## START
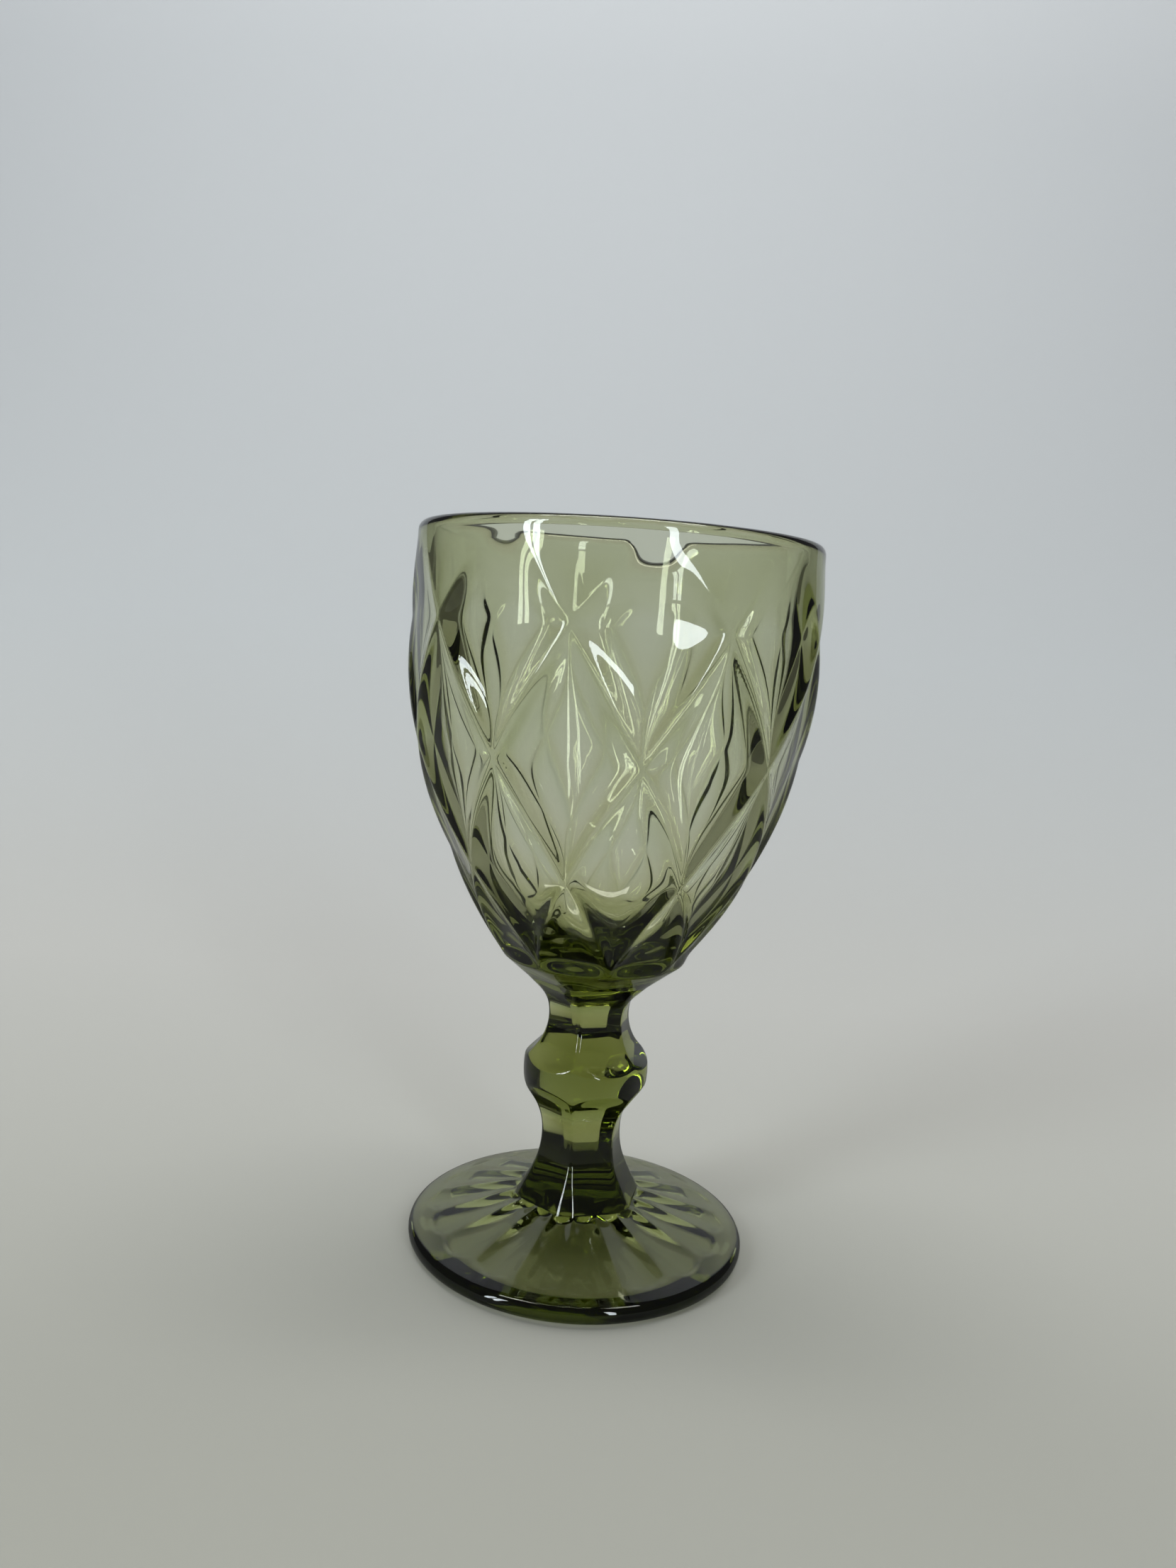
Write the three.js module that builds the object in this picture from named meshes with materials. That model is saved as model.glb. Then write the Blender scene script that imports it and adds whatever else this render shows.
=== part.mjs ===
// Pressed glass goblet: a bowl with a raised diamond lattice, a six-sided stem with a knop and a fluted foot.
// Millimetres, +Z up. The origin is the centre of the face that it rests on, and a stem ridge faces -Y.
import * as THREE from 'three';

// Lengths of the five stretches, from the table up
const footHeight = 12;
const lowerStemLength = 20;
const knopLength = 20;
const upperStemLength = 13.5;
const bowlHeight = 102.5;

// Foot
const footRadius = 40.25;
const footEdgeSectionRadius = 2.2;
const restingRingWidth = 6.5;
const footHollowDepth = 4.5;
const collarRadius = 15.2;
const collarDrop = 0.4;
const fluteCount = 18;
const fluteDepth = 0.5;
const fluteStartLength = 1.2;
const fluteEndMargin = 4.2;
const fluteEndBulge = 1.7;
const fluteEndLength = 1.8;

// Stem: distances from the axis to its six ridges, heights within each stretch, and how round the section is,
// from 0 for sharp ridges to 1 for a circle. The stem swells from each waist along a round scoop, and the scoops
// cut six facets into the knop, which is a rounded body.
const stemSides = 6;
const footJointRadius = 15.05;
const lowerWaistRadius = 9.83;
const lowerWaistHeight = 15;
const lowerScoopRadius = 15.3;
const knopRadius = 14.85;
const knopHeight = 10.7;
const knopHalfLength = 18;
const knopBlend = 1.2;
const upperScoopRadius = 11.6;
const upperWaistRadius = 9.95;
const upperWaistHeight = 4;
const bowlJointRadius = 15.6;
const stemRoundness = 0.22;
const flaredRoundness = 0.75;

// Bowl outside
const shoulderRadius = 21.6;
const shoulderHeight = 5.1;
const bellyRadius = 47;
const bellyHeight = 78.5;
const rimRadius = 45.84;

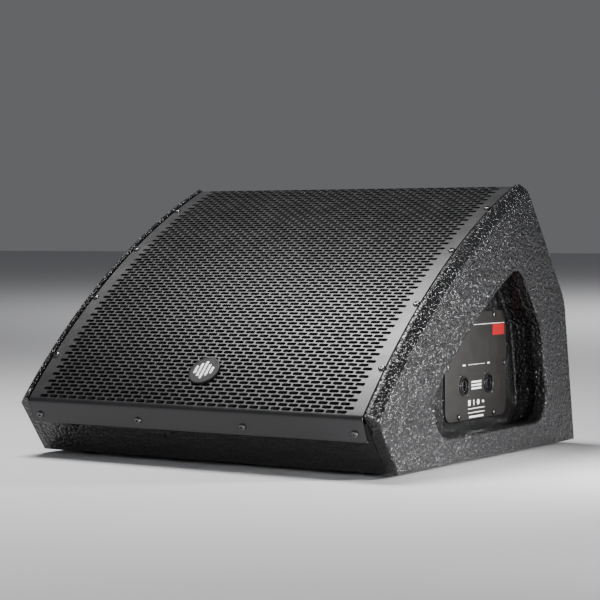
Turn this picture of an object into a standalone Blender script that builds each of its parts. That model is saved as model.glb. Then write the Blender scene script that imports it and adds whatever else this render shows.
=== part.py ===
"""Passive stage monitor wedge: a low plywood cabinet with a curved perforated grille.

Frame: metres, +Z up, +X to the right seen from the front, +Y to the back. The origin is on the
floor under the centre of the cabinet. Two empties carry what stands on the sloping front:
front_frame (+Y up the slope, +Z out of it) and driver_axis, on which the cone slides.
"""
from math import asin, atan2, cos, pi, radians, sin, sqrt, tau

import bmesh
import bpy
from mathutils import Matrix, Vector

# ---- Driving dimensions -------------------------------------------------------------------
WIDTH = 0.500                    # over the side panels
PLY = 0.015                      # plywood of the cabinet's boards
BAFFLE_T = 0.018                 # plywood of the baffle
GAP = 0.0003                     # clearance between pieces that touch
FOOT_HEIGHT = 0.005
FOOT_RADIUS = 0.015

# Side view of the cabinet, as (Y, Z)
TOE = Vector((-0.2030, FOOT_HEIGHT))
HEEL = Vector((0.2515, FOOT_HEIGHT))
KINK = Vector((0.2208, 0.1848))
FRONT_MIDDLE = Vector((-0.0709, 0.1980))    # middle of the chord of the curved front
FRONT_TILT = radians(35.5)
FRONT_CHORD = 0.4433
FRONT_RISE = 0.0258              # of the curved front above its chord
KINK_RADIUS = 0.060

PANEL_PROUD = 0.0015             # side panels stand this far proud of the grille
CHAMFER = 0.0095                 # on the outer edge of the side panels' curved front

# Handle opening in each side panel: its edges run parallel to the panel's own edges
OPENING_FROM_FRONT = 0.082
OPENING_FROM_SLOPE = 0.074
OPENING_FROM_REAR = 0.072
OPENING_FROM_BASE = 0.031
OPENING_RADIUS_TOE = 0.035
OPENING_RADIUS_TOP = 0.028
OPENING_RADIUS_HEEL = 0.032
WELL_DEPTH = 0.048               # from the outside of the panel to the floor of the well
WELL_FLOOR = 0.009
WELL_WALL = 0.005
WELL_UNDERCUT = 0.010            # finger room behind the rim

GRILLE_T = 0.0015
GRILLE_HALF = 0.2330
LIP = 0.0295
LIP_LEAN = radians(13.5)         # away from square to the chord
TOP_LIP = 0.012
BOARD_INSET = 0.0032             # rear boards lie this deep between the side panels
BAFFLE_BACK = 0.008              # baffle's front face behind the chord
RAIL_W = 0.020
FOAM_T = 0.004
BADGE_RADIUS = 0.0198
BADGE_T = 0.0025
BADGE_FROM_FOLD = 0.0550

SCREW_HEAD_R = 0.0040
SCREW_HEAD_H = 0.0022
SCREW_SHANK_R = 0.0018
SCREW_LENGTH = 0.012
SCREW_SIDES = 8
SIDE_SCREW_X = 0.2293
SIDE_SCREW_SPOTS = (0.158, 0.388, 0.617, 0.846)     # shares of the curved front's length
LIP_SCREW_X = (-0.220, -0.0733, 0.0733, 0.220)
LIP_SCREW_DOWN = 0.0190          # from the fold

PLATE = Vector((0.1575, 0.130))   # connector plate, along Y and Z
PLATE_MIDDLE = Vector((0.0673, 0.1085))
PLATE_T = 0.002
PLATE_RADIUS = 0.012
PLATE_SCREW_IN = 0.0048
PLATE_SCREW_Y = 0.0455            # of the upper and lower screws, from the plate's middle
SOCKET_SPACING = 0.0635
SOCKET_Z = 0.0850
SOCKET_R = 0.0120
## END
INSTRUCTIONS TO FOLLOW ::
Reproduce each record shown above without altering a single word.

WRITTEN RESPONSE ::
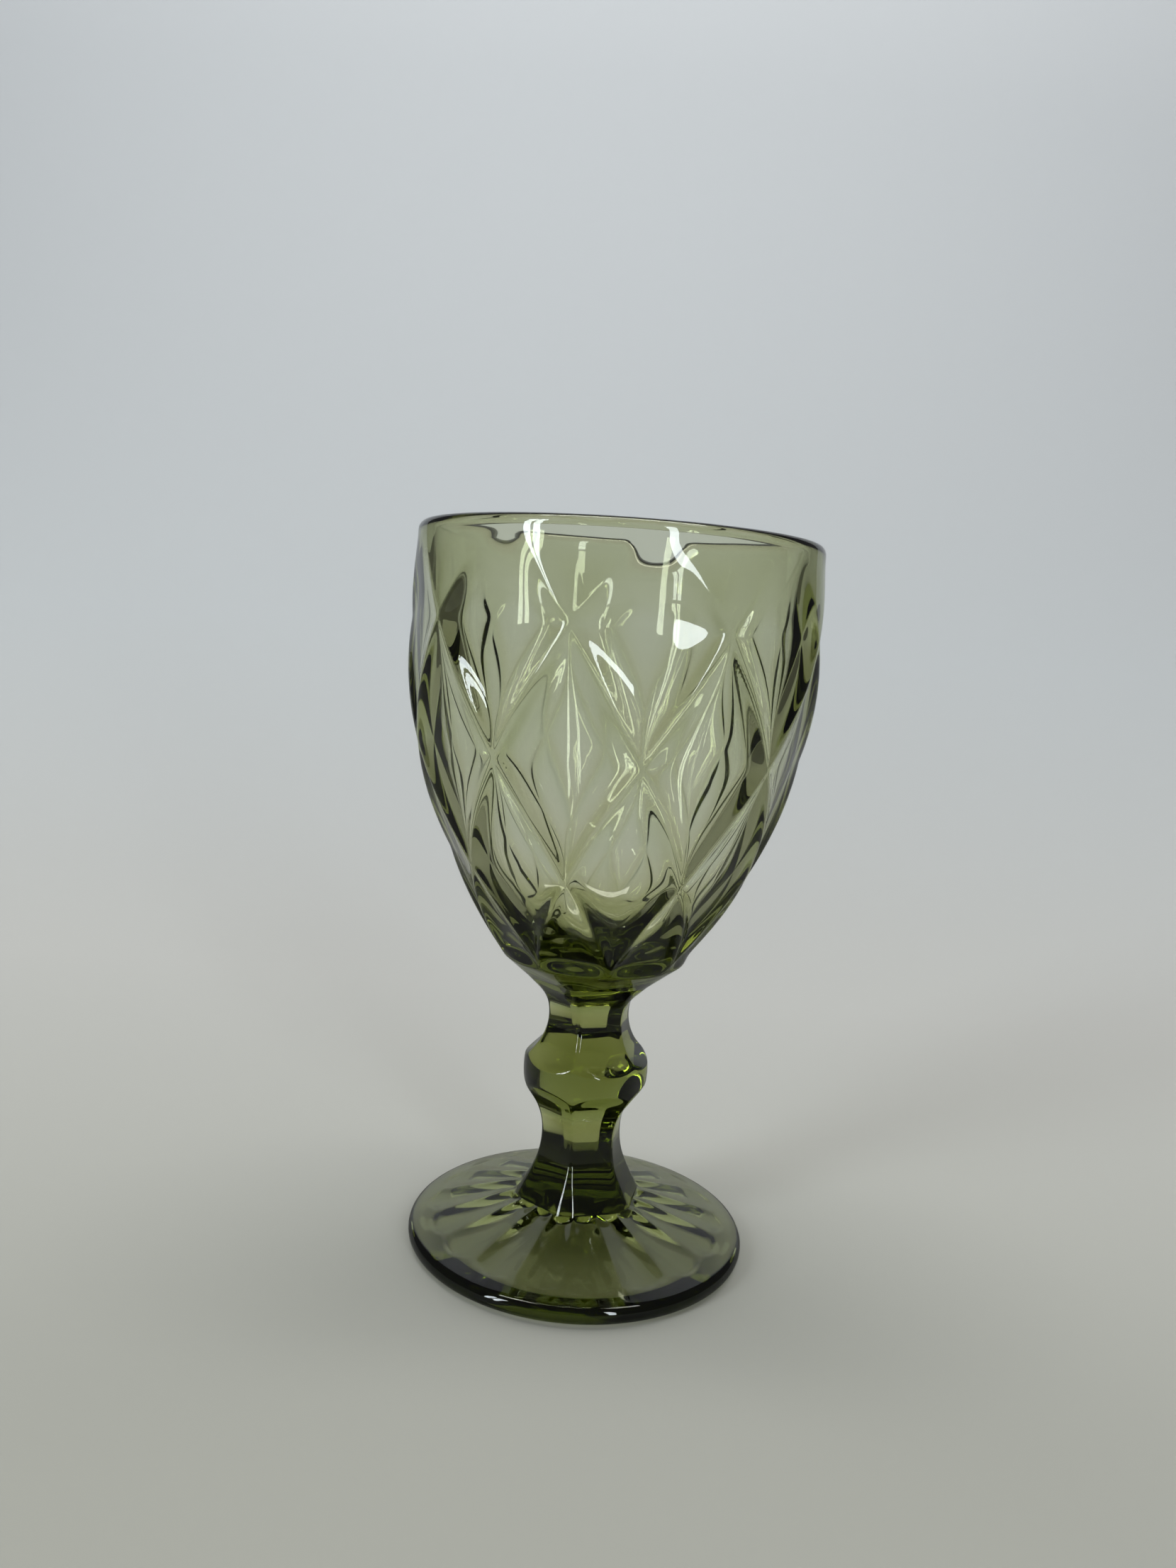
Write the three.js module that builds the object in this picture from named meshes with materials. That model is saved as model.glb. Then write the Blender scene script that imports it and adds whatever else this render shows.
=== part.mjs ===
// Pressed glass goblet: a bowl with a raised diamond lattice, a six-sided stem with a knop and a fluted foot.
// Millimetres, +Z up. The origin is the centre of the face that it rests on, and a stem ridge faces -Y.
import * as THREE from 'three';

// Lengths of the five stretches, from the table up
const footHeight = 12;
const lowerStemLength = 20;
const knopLength = 20;
const upperStemLength = 13.5;
const bowlHeight = 102.5;

// Foot
const footRadius = 40.25;
const footEdgeSectionRadius = 2.2;
const restingRingWidth = 6.5;
const footHollowDepth = 4.5;
const collarRadius = 15.2;
const collarDrop = 0.4;
const fluteCount = 18;
const fluteDepth = 0.5;
const fluteStartLength = 1.2;
const fluteEndMargin = 4.2;
const fluteEndBulge = 1.7;
const fluteEndLength = 1.8;

// Stem: distances from the axis to its six ridges, heights within each stretch, and how round the section is,
// from 0 for sharp ridges to 1 for a circle. The stem swells from each waist along a round scoop, and the scoops
// cut six facets into the knop, which is a rounded body.
const stemSides = 6;
const footJointRadius = 15.05;
const lowerWaistRadius = 9.83;
const lowerWaistHeight = 15;
const lowerScoopRadius = 15.3;
const knopRadius = 14.85;
const knopHeight = 10.7;
const knopHalfLength = 18;
const knopBlend = 1.2;
const upperScoopRadius = 11.6;
const upperWaistRadius = 9.95;
const upperWaistHeight = 4;
const bowlJointRadius = 15.6;
const stemRoundness = 0.22;
const flaredRoundness = 0.75;

// Bowl outside
const shoulderRadius = 21.6;
const shoulderHeight = 5.1;
const bellyRadius = 47;
const bellyHeight = 78.5;
const rimRadius = 45.84;

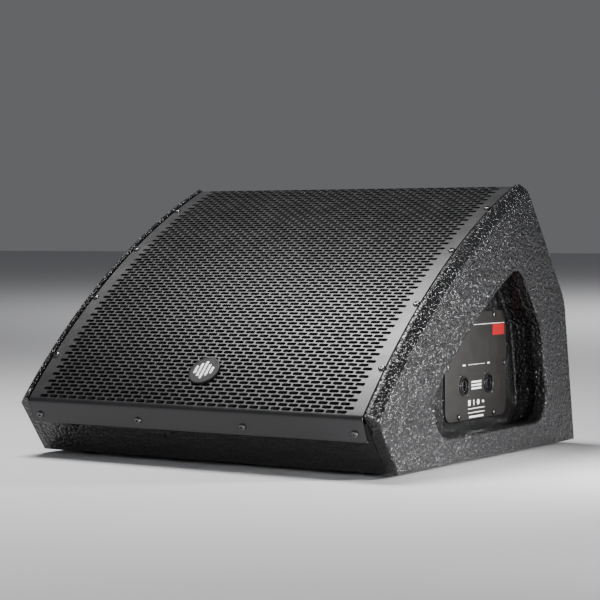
Turn this picture of an object into a standalone Blender script that builds each of its parts. That model is saved as model.glb. Then write the Blender scene script that imports it and adds whatever else this render shows.
=== part.py ===
"""Passive stage monitor wedge: a low plywood cabinet with a curved perforated grille.

Frame: metres, +Z up, +X to the right seen from the front, +Y to the back. The origin is on the
floor under the centre of the cabinet. Two empties carry what stands on the sloping front:
front_frame (+Y up the slope, +Z out of it) and driver_axis, on which the cone slides.
"""
from math import asin, atan2, cos, pi, radians, sin, sqrt, tau

import bmesh
import bpy
from mathutils import Matrix, Vector

# ---- Driving dimensions -------------------------------------------------------------------
WIDTH = 0.500                    # over the side panels
PLY = 0.015                      # plywood of the cabinet's boards
BAFFLE_T = 0.018                 # plywood of the baffle
GAP = 0.0003                     # clearance between pieces that touch
FOOT_HEIGHT = 0.005
FOOT_RADIUS = 0.015

# Side view of the cabinet, as (Y, Z)
TOE = Vector((-0.2030, FOOT_HEIGHT))
HEEL = Vector((0.2515, FOOT_HEIGHT))
KINK = Vector((0.2208, 0.1848))
FRONT_MIDDLE = Vector((-0.0709, 0.1980))    # middle of the chord of the curved front
FRONT_TILT = radians(35.5)
FRONT_CHORD = 0.4433
FRONT_RISE = 0.0258              # of the curved front above its chord
KINK_RADIUS = 0.060

PANEL_PROUD = 0.0015             # side panels stand this far proud of the grille
CHAMFER = 0.0095                 # on the outer edge of the side panels' curved front

# Handle opening in each side panel: its edges run parallel to the panel's own edges
OPENING_FROM_FRONT = 0.082
OPENING_FROM_SLOPE = 0.074
OPENING_FROM_REAR = 0.072
OPENING_FROM_BASE = 0.031
OPENING_RADIUS_TOE = 0.035
OPENING_RADIUS_TOP = 0.028
OPENING_RADIUS_HEEL = 0.032
WELL_DEPTH = 0.048               # from the outside of the panel to the floor of the well
WELL_FLOOR = 0.009
WELL_WALL = 0.005
WELL_UNDERCUT = 0.010            # finger room behind the rim

GRILLE_T = 0.0015
GRILLE_HALF = 0.2330
LIP = 0.0295
LIP_LEAN = radians(13.5)         # away from square to the chord
TOP_LIP = 0.012
BOARD_INSET = 0.0032             # rear boards lie this deep between the side panels
BAFFLE_BACK = 0.008              # baffle's front face behind the chord
RAIL_W = 0.020
FOAM_T = 0.004
BADGE_RADIUS = 0.0198
BADGE_T = 0.0025
BADGE_FROM_FOLD = 0.0550

SCREW_HEAD_R = 0.0040
SCREW_HEAD_H = 0.0022
SCREW_SHANK_R = 0.0018
SCREW_LENGTH = 0.012
SCREW_SIDES = 8
SIDE_SCREW_X = 0.2293
SIDE_SCREW_SPOTS = (0.158, 0.388, 0.617, 0.846)     # shares of the curved front's length
LIP_SCREW_X = (-0.220, -0.0733, 0.0733, 0.220)
LIP_SCREW_DOWN = 0.0190          # from the fold

PLATE = Vector((0.1575, 0.130))   # connector plate, along Y and Z
PLATE_MIDDLE = Vector((0.0673, 0.1085))
PLATE_T = 0.002
PLATE_RADIUS = 0.012
PLATE_SCREW_IN = 0.0048
PLATE_SCREW_Y = 0.0455            # of the upper and lower screws, from the plate's middle
SOCKET_SPACING = 0.0635
SOCKET_Z = 0.0850
SOCKET_R = 0.0120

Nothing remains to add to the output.